## Description of the task:
Provide the count of lines that hold "before" and no other output.

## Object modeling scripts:
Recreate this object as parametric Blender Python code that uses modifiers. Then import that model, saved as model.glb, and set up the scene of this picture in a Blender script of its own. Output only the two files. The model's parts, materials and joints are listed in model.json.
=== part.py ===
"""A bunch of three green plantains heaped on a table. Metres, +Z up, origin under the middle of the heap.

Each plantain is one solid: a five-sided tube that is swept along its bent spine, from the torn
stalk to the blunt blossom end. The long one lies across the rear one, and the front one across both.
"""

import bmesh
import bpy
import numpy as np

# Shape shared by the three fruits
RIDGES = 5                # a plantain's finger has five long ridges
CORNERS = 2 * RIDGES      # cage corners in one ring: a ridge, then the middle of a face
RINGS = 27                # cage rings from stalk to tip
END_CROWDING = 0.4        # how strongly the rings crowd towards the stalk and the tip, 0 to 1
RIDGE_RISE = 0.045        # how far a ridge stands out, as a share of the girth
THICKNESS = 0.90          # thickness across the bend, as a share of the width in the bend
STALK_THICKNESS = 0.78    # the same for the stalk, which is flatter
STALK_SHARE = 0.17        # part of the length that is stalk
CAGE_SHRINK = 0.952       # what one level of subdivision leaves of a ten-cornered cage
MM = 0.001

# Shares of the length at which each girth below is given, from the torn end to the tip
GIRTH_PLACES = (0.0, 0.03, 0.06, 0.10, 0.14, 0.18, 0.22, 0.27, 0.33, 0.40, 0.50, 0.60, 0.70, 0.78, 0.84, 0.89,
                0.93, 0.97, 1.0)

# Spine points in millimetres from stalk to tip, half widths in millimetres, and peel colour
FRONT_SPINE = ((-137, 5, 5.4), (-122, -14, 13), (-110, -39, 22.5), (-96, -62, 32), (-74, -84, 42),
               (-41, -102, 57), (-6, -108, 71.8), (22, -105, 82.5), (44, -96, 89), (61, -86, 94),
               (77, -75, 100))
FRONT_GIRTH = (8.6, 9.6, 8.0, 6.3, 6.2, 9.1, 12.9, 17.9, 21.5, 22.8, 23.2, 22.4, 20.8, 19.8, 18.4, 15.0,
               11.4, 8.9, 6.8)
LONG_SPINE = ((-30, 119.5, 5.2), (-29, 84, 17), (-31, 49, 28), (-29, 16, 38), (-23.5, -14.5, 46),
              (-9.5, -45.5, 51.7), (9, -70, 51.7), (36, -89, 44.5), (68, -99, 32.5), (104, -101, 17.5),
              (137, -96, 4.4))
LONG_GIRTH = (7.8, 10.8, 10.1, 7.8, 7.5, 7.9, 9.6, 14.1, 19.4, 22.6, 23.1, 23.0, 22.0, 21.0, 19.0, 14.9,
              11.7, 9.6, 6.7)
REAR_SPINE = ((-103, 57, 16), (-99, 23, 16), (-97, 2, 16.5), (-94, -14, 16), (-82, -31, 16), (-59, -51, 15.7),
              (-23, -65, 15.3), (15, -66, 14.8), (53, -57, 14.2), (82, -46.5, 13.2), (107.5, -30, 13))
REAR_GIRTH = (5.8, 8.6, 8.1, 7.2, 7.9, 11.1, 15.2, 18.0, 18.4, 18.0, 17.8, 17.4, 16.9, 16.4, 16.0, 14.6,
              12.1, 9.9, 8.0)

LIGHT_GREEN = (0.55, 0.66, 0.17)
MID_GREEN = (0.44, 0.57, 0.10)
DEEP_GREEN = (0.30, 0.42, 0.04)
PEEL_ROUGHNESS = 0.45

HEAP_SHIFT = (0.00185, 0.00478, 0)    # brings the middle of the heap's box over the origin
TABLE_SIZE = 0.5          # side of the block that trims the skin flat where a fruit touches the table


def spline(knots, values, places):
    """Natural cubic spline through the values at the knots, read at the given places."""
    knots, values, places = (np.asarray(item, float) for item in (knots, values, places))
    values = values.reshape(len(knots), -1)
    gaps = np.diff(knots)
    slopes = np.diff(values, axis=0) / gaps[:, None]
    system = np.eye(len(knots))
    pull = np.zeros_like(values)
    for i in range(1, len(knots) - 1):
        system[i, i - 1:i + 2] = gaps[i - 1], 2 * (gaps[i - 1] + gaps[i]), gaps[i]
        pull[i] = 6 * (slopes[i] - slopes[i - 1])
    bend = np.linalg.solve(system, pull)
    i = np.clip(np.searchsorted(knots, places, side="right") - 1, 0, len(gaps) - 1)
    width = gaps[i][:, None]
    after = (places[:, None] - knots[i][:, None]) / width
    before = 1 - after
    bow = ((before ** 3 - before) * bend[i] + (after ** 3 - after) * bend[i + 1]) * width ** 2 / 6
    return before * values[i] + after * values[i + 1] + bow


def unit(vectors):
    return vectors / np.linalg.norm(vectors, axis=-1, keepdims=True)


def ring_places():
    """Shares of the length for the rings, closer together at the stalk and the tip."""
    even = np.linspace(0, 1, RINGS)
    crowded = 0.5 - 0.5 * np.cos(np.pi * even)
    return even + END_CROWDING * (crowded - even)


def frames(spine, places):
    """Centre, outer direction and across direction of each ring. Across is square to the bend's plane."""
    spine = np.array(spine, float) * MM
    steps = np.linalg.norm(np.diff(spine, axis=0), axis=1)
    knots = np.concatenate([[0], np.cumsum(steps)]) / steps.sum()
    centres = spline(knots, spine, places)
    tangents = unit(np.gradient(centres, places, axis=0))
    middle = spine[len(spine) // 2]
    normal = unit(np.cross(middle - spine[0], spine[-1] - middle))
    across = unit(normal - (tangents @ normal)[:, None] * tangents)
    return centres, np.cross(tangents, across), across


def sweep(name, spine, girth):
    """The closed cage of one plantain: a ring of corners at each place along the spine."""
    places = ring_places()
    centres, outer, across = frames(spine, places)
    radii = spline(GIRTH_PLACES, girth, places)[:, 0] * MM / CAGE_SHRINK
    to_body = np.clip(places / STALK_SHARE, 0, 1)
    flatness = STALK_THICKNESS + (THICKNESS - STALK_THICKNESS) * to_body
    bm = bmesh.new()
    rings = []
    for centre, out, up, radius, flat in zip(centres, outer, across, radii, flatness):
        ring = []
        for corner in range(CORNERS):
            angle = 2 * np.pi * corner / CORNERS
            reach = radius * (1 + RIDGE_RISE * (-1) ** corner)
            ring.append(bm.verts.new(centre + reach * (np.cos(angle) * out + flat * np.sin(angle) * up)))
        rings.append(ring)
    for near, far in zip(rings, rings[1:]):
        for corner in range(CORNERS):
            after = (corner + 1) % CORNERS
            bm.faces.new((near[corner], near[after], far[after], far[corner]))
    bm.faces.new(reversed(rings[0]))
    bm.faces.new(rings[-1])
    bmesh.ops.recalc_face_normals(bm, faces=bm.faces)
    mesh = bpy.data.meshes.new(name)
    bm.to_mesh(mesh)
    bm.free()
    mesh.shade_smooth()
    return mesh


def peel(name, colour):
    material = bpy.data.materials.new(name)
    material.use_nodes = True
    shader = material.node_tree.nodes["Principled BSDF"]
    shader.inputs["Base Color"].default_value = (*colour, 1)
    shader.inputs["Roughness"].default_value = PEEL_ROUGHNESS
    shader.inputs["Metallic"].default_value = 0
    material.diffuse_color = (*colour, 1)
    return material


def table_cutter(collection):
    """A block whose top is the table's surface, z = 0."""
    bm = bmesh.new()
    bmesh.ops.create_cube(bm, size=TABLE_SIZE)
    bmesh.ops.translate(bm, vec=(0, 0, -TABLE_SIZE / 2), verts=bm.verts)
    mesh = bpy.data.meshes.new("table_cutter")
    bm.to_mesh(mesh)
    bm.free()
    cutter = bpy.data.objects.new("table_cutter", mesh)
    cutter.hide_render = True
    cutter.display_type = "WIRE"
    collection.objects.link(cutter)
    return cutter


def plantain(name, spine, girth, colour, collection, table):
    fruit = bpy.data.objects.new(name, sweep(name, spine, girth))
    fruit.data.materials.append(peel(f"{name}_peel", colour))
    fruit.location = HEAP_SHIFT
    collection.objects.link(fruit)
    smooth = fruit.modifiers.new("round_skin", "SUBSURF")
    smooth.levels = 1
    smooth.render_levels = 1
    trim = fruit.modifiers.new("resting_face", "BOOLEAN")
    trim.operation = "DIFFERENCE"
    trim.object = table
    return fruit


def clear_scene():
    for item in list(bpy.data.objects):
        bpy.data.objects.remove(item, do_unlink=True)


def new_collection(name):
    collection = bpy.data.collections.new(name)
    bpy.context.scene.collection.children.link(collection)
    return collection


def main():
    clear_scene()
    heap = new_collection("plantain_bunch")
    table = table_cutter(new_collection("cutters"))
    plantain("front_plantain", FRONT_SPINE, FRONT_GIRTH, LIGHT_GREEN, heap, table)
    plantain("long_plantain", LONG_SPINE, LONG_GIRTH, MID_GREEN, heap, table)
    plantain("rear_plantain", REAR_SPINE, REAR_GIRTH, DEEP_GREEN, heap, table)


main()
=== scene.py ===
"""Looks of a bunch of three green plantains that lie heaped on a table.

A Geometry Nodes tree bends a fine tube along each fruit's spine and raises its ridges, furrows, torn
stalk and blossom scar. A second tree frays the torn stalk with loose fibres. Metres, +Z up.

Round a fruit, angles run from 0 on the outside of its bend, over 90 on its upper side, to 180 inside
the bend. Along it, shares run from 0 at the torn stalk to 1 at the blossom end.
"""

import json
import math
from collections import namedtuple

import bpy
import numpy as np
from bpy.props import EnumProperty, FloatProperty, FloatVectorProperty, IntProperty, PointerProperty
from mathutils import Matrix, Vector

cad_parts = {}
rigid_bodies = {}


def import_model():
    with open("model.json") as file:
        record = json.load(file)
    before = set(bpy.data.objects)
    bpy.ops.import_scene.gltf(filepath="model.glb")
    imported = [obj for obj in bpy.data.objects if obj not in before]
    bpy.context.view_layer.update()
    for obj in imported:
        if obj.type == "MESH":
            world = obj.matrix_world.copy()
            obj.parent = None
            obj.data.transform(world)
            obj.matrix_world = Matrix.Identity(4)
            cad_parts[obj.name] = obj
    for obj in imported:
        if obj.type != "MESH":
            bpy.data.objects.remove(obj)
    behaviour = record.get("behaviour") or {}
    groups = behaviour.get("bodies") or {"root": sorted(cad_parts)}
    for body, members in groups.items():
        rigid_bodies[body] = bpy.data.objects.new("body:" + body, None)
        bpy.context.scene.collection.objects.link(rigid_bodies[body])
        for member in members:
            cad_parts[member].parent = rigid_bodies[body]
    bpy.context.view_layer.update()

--

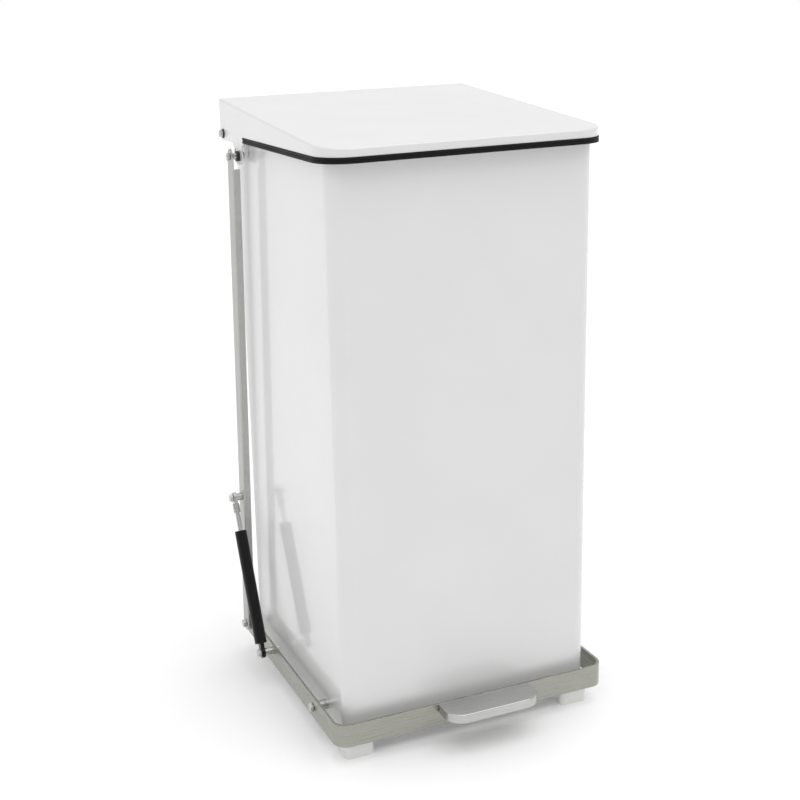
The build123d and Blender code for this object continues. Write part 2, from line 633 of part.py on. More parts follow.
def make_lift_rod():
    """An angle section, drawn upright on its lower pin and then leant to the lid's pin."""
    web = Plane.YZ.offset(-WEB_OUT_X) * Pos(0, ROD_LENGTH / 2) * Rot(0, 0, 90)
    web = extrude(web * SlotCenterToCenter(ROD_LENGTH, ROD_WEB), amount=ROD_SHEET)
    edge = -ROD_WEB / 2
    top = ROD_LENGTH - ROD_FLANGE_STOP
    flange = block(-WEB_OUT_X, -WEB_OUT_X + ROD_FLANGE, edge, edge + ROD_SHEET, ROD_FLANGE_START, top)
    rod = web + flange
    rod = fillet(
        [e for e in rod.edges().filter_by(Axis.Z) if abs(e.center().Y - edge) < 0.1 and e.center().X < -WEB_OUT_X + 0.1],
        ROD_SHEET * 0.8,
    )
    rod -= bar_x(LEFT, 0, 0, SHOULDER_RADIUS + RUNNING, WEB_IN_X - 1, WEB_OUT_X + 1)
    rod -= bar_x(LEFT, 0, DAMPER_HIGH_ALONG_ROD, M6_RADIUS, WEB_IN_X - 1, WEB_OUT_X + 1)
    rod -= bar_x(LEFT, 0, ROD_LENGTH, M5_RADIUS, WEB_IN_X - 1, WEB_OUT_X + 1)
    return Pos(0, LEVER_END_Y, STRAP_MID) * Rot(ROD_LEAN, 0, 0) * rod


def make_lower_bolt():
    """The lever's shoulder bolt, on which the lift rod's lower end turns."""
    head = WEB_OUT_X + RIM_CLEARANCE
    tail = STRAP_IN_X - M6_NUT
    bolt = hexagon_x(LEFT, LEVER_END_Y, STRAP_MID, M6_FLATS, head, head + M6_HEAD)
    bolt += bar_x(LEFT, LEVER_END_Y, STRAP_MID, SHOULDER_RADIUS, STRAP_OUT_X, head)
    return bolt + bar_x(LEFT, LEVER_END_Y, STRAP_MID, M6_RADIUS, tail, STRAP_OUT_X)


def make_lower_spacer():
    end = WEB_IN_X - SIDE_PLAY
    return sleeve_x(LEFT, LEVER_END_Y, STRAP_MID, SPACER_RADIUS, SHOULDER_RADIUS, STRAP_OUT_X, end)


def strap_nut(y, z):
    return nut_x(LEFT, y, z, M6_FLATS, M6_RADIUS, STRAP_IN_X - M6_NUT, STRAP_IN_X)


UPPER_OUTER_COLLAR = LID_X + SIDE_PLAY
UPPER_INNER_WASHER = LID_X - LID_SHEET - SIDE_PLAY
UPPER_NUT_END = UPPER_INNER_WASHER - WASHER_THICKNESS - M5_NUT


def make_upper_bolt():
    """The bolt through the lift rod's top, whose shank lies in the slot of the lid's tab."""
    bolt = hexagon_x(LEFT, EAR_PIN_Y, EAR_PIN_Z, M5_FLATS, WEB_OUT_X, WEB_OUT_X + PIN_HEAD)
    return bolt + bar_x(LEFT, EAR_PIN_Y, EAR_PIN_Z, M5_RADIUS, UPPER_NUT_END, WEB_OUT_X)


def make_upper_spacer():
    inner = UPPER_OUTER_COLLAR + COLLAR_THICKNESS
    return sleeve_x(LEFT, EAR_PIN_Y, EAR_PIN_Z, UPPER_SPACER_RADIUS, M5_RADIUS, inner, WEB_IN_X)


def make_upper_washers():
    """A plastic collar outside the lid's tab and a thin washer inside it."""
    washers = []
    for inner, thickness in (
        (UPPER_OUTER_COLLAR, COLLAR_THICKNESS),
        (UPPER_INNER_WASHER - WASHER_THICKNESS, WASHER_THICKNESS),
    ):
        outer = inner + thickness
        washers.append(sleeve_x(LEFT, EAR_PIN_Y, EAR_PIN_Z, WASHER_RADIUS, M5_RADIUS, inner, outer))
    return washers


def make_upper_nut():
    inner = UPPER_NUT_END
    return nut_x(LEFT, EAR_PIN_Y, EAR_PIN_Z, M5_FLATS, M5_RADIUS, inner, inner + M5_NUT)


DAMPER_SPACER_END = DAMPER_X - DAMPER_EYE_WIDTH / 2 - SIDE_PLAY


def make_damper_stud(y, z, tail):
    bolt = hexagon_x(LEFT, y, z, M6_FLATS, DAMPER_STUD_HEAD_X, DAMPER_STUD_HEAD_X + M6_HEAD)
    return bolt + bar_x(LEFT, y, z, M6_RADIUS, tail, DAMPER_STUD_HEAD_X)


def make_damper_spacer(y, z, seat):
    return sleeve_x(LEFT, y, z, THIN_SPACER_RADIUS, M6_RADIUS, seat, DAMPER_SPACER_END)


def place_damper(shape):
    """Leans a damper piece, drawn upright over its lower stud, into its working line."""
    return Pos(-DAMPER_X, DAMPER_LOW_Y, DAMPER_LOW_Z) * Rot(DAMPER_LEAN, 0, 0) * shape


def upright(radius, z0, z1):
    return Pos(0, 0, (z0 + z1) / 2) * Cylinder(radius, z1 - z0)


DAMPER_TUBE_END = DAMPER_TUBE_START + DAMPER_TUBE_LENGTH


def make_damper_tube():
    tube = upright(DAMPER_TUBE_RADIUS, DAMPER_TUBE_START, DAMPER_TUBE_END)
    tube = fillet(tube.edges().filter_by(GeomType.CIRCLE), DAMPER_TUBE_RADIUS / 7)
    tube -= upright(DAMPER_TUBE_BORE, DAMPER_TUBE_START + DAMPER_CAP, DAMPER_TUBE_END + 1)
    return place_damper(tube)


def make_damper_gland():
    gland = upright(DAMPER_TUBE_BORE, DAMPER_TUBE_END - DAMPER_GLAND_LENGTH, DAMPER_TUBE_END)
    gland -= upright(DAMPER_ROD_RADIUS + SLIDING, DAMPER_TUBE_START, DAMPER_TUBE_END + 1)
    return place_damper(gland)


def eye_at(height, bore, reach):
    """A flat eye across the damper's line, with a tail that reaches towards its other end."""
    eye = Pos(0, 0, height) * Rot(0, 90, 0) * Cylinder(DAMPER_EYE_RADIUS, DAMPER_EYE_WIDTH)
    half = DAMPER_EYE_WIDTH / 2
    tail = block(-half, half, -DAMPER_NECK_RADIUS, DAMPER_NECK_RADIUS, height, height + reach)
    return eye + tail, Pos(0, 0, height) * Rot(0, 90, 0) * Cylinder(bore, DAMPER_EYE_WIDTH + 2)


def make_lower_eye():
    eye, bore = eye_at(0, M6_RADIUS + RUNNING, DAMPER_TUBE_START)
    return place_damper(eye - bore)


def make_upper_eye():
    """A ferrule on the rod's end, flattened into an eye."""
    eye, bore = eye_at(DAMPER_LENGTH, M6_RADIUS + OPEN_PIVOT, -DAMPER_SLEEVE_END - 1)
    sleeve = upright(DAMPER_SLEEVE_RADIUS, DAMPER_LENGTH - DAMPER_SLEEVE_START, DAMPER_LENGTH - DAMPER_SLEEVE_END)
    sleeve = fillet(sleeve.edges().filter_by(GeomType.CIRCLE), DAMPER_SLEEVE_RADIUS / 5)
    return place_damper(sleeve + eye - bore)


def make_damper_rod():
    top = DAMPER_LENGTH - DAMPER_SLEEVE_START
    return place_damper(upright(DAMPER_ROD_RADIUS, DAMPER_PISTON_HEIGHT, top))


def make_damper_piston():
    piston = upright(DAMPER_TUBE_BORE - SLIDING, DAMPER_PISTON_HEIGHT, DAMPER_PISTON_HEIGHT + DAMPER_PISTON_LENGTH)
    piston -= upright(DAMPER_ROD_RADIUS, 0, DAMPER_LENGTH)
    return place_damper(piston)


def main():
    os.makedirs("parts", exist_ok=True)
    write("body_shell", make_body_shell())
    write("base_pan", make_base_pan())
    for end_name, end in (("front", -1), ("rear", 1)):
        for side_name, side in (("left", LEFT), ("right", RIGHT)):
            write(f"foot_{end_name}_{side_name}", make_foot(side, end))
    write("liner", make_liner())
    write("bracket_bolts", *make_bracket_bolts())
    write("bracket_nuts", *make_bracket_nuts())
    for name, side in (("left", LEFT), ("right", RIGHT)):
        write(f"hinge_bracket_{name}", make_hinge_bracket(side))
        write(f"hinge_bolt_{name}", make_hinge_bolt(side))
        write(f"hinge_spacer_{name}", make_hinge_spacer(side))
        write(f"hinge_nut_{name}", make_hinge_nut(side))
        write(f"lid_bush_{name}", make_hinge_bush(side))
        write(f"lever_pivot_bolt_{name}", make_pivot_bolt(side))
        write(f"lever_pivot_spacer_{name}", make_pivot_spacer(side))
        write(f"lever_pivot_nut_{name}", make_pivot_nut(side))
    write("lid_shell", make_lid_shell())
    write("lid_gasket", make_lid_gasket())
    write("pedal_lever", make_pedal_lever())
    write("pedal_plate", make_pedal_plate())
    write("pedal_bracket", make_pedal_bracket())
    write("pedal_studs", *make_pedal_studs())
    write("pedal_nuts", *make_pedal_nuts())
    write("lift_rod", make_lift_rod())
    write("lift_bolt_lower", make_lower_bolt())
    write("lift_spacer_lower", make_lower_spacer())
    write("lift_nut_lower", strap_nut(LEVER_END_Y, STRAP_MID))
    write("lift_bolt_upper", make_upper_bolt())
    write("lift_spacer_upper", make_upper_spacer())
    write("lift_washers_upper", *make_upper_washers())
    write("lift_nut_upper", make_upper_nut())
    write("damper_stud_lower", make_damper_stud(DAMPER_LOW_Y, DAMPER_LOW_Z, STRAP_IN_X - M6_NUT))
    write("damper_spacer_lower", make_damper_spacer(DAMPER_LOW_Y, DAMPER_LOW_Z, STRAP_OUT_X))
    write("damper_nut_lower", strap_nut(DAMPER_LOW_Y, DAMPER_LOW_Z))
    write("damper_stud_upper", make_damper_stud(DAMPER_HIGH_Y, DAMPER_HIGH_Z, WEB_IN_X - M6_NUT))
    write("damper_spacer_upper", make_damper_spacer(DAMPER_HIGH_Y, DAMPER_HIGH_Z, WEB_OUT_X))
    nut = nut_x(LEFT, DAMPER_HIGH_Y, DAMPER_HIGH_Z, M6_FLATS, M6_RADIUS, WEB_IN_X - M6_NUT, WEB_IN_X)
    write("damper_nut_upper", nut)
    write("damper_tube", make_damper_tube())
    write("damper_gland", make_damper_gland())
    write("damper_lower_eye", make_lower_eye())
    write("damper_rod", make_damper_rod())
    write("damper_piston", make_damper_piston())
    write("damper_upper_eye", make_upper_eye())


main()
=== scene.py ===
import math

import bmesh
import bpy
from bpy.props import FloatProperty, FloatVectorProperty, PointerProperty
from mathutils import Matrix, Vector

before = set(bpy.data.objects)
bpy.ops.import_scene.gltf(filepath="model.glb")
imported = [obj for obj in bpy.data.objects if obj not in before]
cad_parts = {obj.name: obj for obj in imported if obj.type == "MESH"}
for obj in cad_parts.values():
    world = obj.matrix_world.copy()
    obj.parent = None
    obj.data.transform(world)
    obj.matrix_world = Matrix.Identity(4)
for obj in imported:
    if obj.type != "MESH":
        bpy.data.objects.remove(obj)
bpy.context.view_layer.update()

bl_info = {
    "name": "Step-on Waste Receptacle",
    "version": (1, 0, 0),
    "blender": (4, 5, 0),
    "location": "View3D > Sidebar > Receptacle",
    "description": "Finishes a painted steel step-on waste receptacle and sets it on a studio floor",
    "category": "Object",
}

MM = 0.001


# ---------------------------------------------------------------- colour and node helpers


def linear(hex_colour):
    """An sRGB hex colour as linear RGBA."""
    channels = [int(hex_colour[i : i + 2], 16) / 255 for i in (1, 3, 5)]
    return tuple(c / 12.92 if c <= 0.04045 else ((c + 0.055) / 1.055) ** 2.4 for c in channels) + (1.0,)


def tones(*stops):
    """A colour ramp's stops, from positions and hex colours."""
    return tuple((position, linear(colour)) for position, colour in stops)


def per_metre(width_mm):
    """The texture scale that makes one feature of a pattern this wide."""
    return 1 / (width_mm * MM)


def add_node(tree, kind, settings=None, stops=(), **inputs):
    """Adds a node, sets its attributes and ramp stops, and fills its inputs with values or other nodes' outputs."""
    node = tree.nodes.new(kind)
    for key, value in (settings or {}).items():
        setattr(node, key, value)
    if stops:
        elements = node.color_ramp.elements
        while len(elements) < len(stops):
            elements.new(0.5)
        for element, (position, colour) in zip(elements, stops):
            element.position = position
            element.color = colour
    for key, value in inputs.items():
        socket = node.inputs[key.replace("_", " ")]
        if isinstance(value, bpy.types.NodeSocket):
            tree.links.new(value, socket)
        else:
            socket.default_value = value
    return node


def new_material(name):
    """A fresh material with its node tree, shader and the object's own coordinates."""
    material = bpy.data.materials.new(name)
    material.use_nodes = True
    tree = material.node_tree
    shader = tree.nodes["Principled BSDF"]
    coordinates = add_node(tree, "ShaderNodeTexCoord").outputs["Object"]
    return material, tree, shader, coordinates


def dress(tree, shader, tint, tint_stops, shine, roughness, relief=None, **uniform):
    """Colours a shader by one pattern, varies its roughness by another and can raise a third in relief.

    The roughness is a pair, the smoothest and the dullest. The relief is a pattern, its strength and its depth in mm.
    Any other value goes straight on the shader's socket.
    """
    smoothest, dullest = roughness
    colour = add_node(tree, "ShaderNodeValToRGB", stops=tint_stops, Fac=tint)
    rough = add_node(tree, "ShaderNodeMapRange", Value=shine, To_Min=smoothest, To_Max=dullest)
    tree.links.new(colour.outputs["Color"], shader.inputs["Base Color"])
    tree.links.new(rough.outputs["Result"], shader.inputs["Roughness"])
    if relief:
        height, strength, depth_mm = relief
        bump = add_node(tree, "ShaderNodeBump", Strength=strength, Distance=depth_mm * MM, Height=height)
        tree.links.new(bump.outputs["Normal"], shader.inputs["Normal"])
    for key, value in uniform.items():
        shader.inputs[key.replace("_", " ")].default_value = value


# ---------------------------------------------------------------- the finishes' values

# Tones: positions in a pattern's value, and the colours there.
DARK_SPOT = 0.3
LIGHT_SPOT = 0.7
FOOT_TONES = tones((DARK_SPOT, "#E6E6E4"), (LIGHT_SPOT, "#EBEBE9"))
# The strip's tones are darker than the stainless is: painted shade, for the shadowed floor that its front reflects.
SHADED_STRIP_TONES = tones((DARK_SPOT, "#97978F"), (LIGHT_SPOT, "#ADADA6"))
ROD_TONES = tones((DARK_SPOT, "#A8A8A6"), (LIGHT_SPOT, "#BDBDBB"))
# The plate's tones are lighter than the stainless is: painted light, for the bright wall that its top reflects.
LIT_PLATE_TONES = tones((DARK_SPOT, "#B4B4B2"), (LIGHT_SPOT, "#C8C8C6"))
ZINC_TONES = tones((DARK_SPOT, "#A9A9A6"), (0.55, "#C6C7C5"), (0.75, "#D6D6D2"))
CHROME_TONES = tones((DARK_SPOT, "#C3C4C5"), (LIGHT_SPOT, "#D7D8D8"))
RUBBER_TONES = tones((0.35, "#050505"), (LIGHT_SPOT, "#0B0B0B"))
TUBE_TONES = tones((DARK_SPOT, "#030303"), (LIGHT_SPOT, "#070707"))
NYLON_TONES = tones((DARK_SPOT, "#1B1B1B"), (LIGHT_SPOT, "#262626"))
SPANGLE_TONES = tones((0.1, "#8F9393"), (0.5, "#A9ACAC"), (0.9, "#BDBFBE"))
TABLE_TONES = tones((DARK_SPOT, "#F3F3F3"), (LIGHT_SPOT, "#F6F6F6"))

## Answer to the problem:
7